The Cloud-like Data Center
You will be better prepared to integrate cloud services into your IT infrastructure if your existing data center is already somewhat "cloud-like." Have you automated as much as you can, created self-service portals, and established an IT services catalog that users can choose from? If you have these in place, you can easily add cloud services to the automated, self-service catalog.

Also, what kind of support processes, governance policies, and standards do you need to develop and update to build yourself into what is essentially a private cloud? You might have all the hardware, but what else do you need? You might need to find a partner that can help you to avoid pitfalls on one hand and provide shortcuts that accelerate the transformation to becoming a private cloud on the other.

Applications that Leverage the Cloud
Just moving your applications "as is" into the cloud is not enough. In any shift to a new technology, there is a tendency for people to work with it as simply a faster, cheaper version of an existing technology. As an example, think of how the automobile was first treated as a "horseless carriage." Automobiles didn't become transformative to society and business until Henry Ford dropped the cost of the automobile, roads were paved, and super highways were built.

In the same way, you need to rethink your applications as you move to the cloud. There are two questions to be dealt with here. First, what do you need to do to your applications to move them into the cloud? Most multi-tier applications need to be re-architected to be able to leverage the capabilities of the cloud. This means working with your developers, with your vendors, or with a systems integrator to ensure that you get the full benefit of moving your application to the cloud.

Second, are there ways that you can work with your suppliers and partners to develop or use next-generation SaaS applications to enhance data sharing and interoperability? This could eliminate duplicate data entry or duplicate work processes across your value network. For example, perhaps there could be a master record set for something like SKUs that everybody in the supply chain can access, so that nobody has to re-enter it and re-do the whole thing.

These are the sorts of transformative changes that moving to the cloud will enable, and we should be preparing for them as we prepare for the cloud.

Virtualization is the Core
So, to get back to my original point, virtualization is the key to a successful move to the cloud. The better you are at virtualizing your own applications and servers, the easier it becomes to take advantage of the cloud. Virtualization lays the foundation for standardization and automation, things that are taken to the next level when using cloud services. So, get a handle on virtualization.

Most organizations I work with tend to have around 20 or 25 percent of their environment already virtualized. So the low-hanging fruit has already been virtualized, largely to share hardware and share resources. Then the next step up on the maturity ladder is to virtualize more of your production load. This involves re-building your network architecture or application architecture to take advantage of the virtual environment, because with cloud you will have to do exactly the same thing to gain the full benefit of using a cloud.

When you're using IaaS services, as you build the virtual application architecture into this cloud environment, the more you have already invested in virtualization and built the capabilities and skills required, the easier it will be coming to the cloud.

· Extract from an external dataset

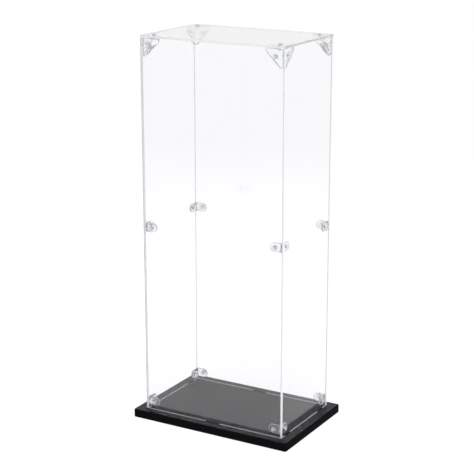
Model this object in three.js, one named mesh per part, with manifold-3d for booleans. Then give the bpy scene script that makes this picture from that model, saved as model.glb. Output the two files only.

The True Costs and Benefits of Cloud Computing
Moving your IT infrastructure to the cloud has a significant impact on your data center costs. Yes, there are real economic benefits of moving to the cloud: transforming capital expenditures to operating expense, lowering total cost of ownership, etc.

As you start moving applications into the cloud, then you have a data center that becomes emptier and emptier. However, the cost of a data center does not fall linear to the number of applications you move out, because you continue to have lots of fixed overhead expenses. These overhead expenses do not necessarily go down just because you move applications to the cloud unless of course, you can shed those fixed costs through data center consolidation efforts!

For me, one of the biggest benefits of the cloud is agility -- testing new business models and spinning up new applications quickly. It's really more about creating new things that the business needs, quickly and easily in the cloud. We just all need to realize there are some legacy systems and applications that will continue to be in the data center, because it's not possible to move them out or to your own private cloud infrastructure. These applications will become more and more expensive, because they will carry a higher total cost of ownership.